Our “why” is rooted in connecting research to real-world impact. Small dairy producers across the Southeast face mounting market pressures, yet their stories, values, and community roots are their greatest strengths. We believe that effective branding and consumer engagement can transform these strengths into competitive advantages, helping local farms not just survive but thrive.
By equipping producers with marketing skills, strategic insight, and the confidence to share their unique brand identity, we help ensure that Southeastern dairy farming remains a vibrant part of our regional economy and culture.
Our marketing and branding team bridges academic research and farm-level decision-making by translating proven marketing frameworks into practical tools for dairy producers:
- Customer Experience Management (CEM): We help producers view every customer interaction, from packaging and farm tours to social media engagement, as part of a holistic customer journey. Using customer journey mapping, producers visualize each stage of interaction, from discovery to purchase and post-visit follow-up, to identify key touchpoints that shape perceptions and loyalty. This approach fosters emotional connection, consistent storytelling, and repeat buying behavior by ensuring that every step in the customer experience communicates the farm’s brand values and personality.
- The DAST Framework (Design, Ambient, Social, Trial): Adapted from retail research, this model helps producers enhance their sales environments. Improvements like clear signage (Design), pleasant atmosphere (Ambient), friendly interaction (Social), and product sampling (Trial) can increase engagement and sales.

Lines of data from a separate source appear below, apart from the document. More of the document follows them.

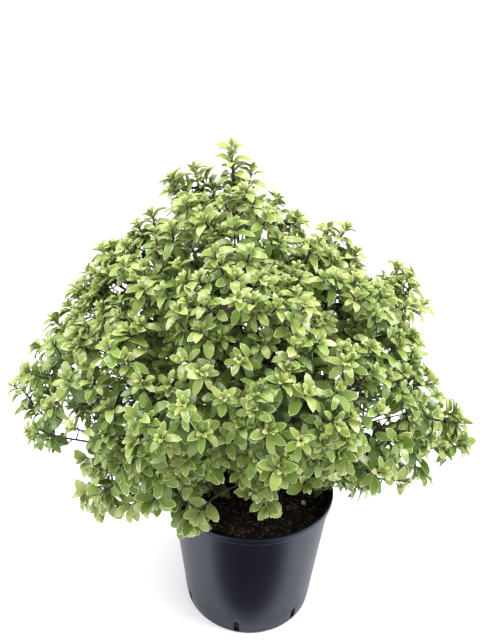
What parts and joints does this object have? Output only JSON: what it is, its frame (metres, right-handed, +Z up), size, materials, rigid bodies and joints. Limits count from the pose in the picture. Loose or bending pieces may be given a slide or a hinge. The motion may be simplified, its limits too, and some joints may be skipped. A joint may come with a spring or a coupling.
{
  "type": "potted kohuhu shrub",
  "caption": "Bushy young evergreen shrub with small pale-edged leaves on dark stems, growing in a round black nursery pot with drain slots.",
  "frame": {"origin": "middle of the pot's flat underside", "axes": "+Z up along the pot's axis; the crown's fullest side, the pictured one, faces -Y, and its longer reach is along X"},
  "size_m": [0.7699, 0.527, 0.7794],
  "materials": {
    "pot": "moulded, satin",
    "soil": "loose bark compost",
    "bark": "dark young bark",
    "leaf": "leathery, satin"
  },
  "bodies": {
    "root": {"bough_low_01": "bark", "bough_low_02": "bark", "bough_low_03": "bark", "bough_low_04": "bark", "bough_low_05": "bark", "bough_low_06": "bark", "bough_low_07": "bark", "bough_low_08": "bark", "bough_low_09": "bark", "bough_middle_01": "bark", "bough_middle_02": "bark", "bough_middle_03": "bark", "bough_middle_04": "bark", "bough_middle_05": "bark", "bough_middle_06": "bark", "bough_middle_07": "bark", "bough_middle_08": "bark", "bough_top": "bark", "bough_upper_01": "bark", "bough_upper_02": "bark", "bough_upper_03": "bark", "bough_upper_04": "bark", "bough_upper_05": "bark", "foliage_low_01": "leaf", "foliage_low_02": "leaf", "foliage_low_03": "leaf", "foliage_low_04": "leaf", "foliage_low_05": "leaf", "foliage_low_06": "leaf", "foliage_low_07": "leaf", "foliage_low_08": "leaf", "foliage_low_09": "leaf", "foliage_middle_01": "leaf", "foliage_middle_02": "leaf", "foliage_middle_03": "leaf", "foliage_middle_04": "leaf", "foliage_middle_05": "leaf", "foliage_middle_06": "leaf", "foliage_middle_07": "leaf", "foliage_middle_08": "leaf", "foliage_top": "leaf", "foliage_upper_01": "leaf", "foliage_upper_02": "leaf", "foliage_upper_03": "leaf", "foliage_upper_04": "leaf", "foliage_upper_05": "leaf", "pot": "pot", "soil": "soil", "trunk": "bark"}
  },
  "joints": []
}
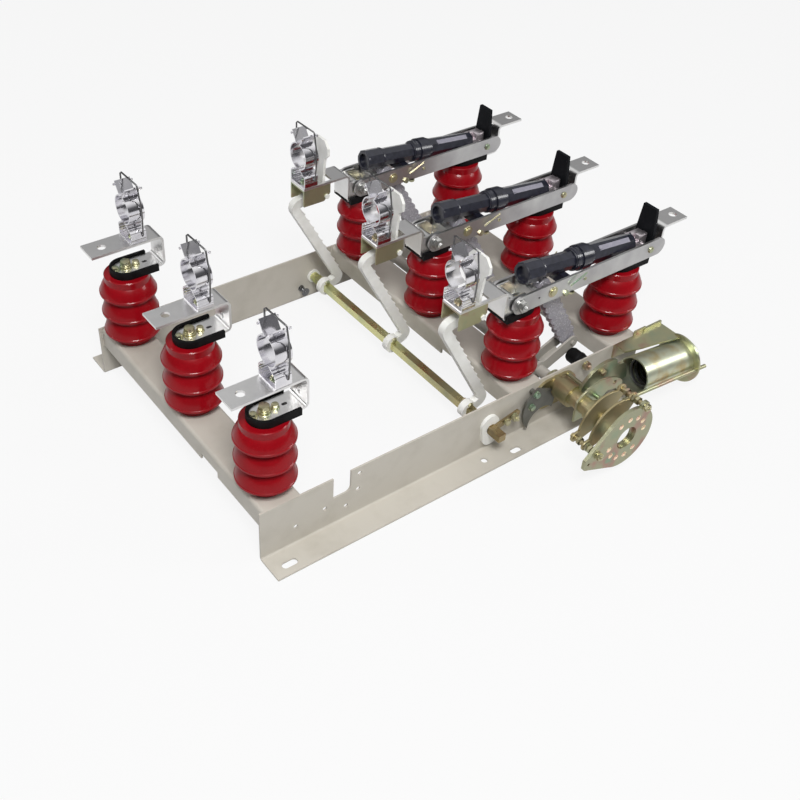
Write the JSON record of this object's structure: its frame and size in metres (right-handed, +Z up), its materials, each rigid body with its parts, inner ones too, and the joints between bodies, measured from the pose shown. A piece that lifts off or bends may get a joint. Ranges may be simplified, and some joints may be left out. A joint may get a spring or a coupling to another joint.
{
  "type": "load break switch",
  "caption": "Indoor high voltage load break switch on a sheet metal frame: red post insulators, swinging blades with arc tubes, fuse clips, trip levers and side drive.",
  "frame": {"origin": "on the floor, midway between the four foot slots", "axes": "+X from the fuse end towards the switch contacts, +Y from the drive side to the far side, +Z up"},
  "size_m": [0.896, 0.734, 0.3897],
  "materials": {
    "frame_paint": "warm light grey enamel, satin",
    "epoxy": "deep red moulded epoxy, glossy",
    "rubber": "black, matt",
    "tinned": "tin plated copper, fine rolled grain",
    "silver": "bright silver plating",
    "dark_steel": "blackened steel, dull",
    "wire": "dark spring wire",
    "zinc": "yellow passivated zinc",
    "nylon": "milky white nylon",
    "tube": "dark blue black moulding, half gloss",
    "fin": "matt black arc proof board",
    "blade_metal": "tin plated copper bar",
    "link_resin": "grey glass filled resin",
    "shaft_paint": "warm grey enamel"
  },
  "bodies": {
    "frame": {"near_side_beam": "frame_paint", "far_side_beam": "frame_paint", "front_channel": "frame_paint", "middle_channel": "frame_paint", "rear_channel": "frame_paint", "front_insulators": "epoxy", "middle_insulators": "epoxy", "rear_insulators": "epoxy", "front_boots": "rubber", "middle_boots": "rubber", "rear_boots": "rubber", "front_terminals": "tinned", "middle_terminals": "tinned", "rear_terminals": "tinned", "fuse_clips": "silver", "clip_bails": "wire", "striker_hangers": "zinc", "pivot_pins": "zinc", "rear_fins": "fin", "shaft_bearings": "zinc", "trip_bushes": "nylon", "hub_journal": "zinc", "mechanism_bracket": "zinc", "spring_cylinder": "zinc", "spring_plates": "zinc", "sickle_plate": "dark_steel"},
    "main_shaft": {"drive_shaft": "shaft_paint", "drive_cranks": "shaft_paint"},
    "operating_disc": {"operating_disc": "zinc", "ring_plates": "zinc"},
    "trip_shaft": {"trip_shaft": "zinc", "trip_levers": "nylon"},
    "blade_near": {"blade_near": "blade_metal", "arc_tube_near": "tube"},
    "link_near": {"link_near": "link_resin"},
    "striker_near": {"striker_plate_near": "nylon"},
    "blade_middle": {"blade_middle": "blade_metal", "arc_tube_middle": "tube"},
    "link_middle": {"link_middle": "link_resin"},
    "striker_middle": {"striker_plate_middle": "nylon"},
    "blade_far": {"blade_far": "blade_metal", "arc_tube_far": "tube"},
    "link_far": {"link_far": "link_resin"},
    "striker_far": {"striker_plate_far": "nylon"}
  },
  "joints": [
    {"name": "main_shaft_turn", "type": "hinge", "parent": "frame", "child": "main_shaft", "pos_m": [0.188, 0, 0.078], "axis": [0, -1, 0], "range_deg": [0, 40.9]},
    {"name": "operating_disc_turn", "type": "hinge", "parent": "frame", "child": "operating_disc", "pos_m": [0.188, -0.42, 0.078], "axis": [0, 1, 0], "range_deg": [0, 90]},
    {"name": "trip_shaft_turn", "type": "hinge", "parent": "frame", "child": "trip_shaft", "pos_m": [0.046, 0, 0.047], "axis": [0, -1, 0], "range_deg": [0, 6], "stiffness_Nm_per_rad": 2, "springref_deg": -5.73},
    {"name": "blade_near_turn", "type": "hinge", "parent": "frame", "child": "blade_near", "pos_m": [0.1, -0.21, 0.257], "axis": [0, -1, 0], "range_deg": [0, 45]},
    {"name": "link_near_turn", "type": "hinge", "parent": "blade_near", "child": "link_near", "pos_m": [0.168, -0.21, 0.257], "axis": [0, -1, 0], "range_deg": [-51.3, 0]},
    {"name": "striker_near_turn", "type": "hinge", "parent": "frame", "child": "striker_near", "pos_m": [0.0275, -0.21, 0.26], "axis": [0, -1, 0], "range_deg": [-12, 0]},
    {"name": "blade_middle_turn", "type": "hinge", "parent": "frame", "child": "blade_middle", "pos_m": [0.1, 0, 0.257], "axis": [0, -1, 0], "range_deg": [0, 45]},
    {"name": "link_middle_turn", "type": "hinge", "parent": "blade_middle", "child": "link_middle", "pos_m": [0.168, 0, 0.257], "axis": [0, -1, 0], "range_deg": [-51.3, 0]},
    {"name": "striker_middle_turn", "type": "hinge", "parent": "frame", "child": "striker_middle", "pos_m": [0.0275, 0, 0.26], "axis": [0, -1, 0], "range_deg": [-12, 0]},
    {"name": "blade_far_turn", "type": "hinge", "parent": "frame", "child": "blade_far", "pos_m": [0.1, 0.21, 0.257], "axis": [0, -1, 0], "range_deg": [0, 45]},
    {"name": "link_far_turn", "type": "hinge", "parent": "blade_far", "child": "link_far", "pos_m": [0.168, 0.21, 0.257], "axis": [0, -1, 0], "range_deg": [-51.3, 0]},
    {"name": "striker_far_turn", "type": "hinge", "parent": "frame", "child": "striker_far", "pos_m": [0.0275, 0.21, 0.26], "axis": [0, -1, 0], "range_deg": [-12, 0]}
  ],
  "couplings": [
    {"joint": "blade_near_turn", "follows": "main_shaft_turn", "ratio": 1.0998},
    {"joint": "link_near_turn", "follows": "main_shaft_turn", "ratio": -1.2521},
    {"joint": "striker_near_turn", "follows": "trip_shaft_turn", "ratio": -2},
    {"joint": "blade_middle_turn", "follows": "main_shaft_turn", "ratio": 1.0998},
    {"joint": "link_middle_turn", "follows": "main_shaft_turn", "ratio": -1.2521},
    {"joint": "striker_middle_turn", "follows": "trip_shaft_turn", "ratio": -2},
    {"joint": "blade_far_turn", "follows": "main_shaft_turn", "ratio": 1.0998},
    {"joint": "link_far_turn", "follows": "main_shaft_turn", "ratio": -1.2521},
    {"joint": "striker_far_turn", "follows": "trip_shaft_turn", "ratio": -2}
  ]
}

- STP Model (Segmentation, Targeting, Positioning): We guide producers in identifying ideal customer groups, selecting key markets, and crafting a brand position that communicates authenticity, such as “a family farm crafting small-batch cheese that supports Tennessee agriculture.”
Through workshops and Extension publications, we transform these frameworks into actionable decision guides, empowering producers to strengthen customer loyalty, increase profitability, and sustain the legacy of local dairy in the Southeast.
Important lesson learned for doing this work.
Through our SDBII marketing and branding work, we learned that meaningful impact happens when research meets producers where they are. Many small dairy businesses possess authentic stories and community trust but need accessible tools to turn those strengths into effective branding and customer engagement. Translating academic models like customer experience management and the STP framework into hands-on, practical exercises, such as mapping a customer’s journey from first contact to repeat purchase, proved essential for adoption and success. Producers value clear, actionable guidance and visible results, such as improved farm store traffic or stronger online engagement. Most importantly, we found that co-creating strategies with producers, rather than for them, fosters deeper trust, confidence, and long-term capability, turning knowledge into action and helping sustain the vitality of local dairy economies across the Southeast.
Impact made on UT and the community.
Impact on UT
- Strengthened UTK’s Extension leadership: The peer-reviewed Journal of Extension article on customer journey mapping (2025) positions UT as an innovator in translating marketing science for agricultural outreach, reinforcing UTK’s reputation for evidence-based Extension.
- Scalable Extension assets: Three Extension publications (PB1927, PB1930, SP1045) created a coherent toolkit (journey mapping → branding essentials → place branding) that agents can deploy statewide, elevating program consistency and quality.
- Teaching–research–Extension integration: The work provides current, UT-authored cases and tools that can be embedded in courses, student projects, and Extension trainings, tightening the land-grant loop from scholarship to practice.
- Interdisciplinary collaboration: Joint authorship across Marketing/Branding and Animal Science/Extension showcases UTK’s cross-unit capacity to address value-added dairy challenges.
Impact on the Community
Sustained capacity building: By making materials open and reusable, county agents and producer groups can keep running programs locally, multiplying impact without new development costs.
Actionable skills for producers: Workshops, Elevate Your Farm Brand (Knoxville, Jackson, Murfreesboro; Mar 2024) and the SEVAD conference session Segmentation and Positioning Strategies (Jul 2025), equipped dairy entrepreneurs with step-by-step branding, STP targeting, and customer-journey tools they can apply immediately.
Regional ecosystem support: Delivering at SEVAD expanded reach beyond Tennessee, supporting Southeast value-added dairy growth through shared language, methods, and templates.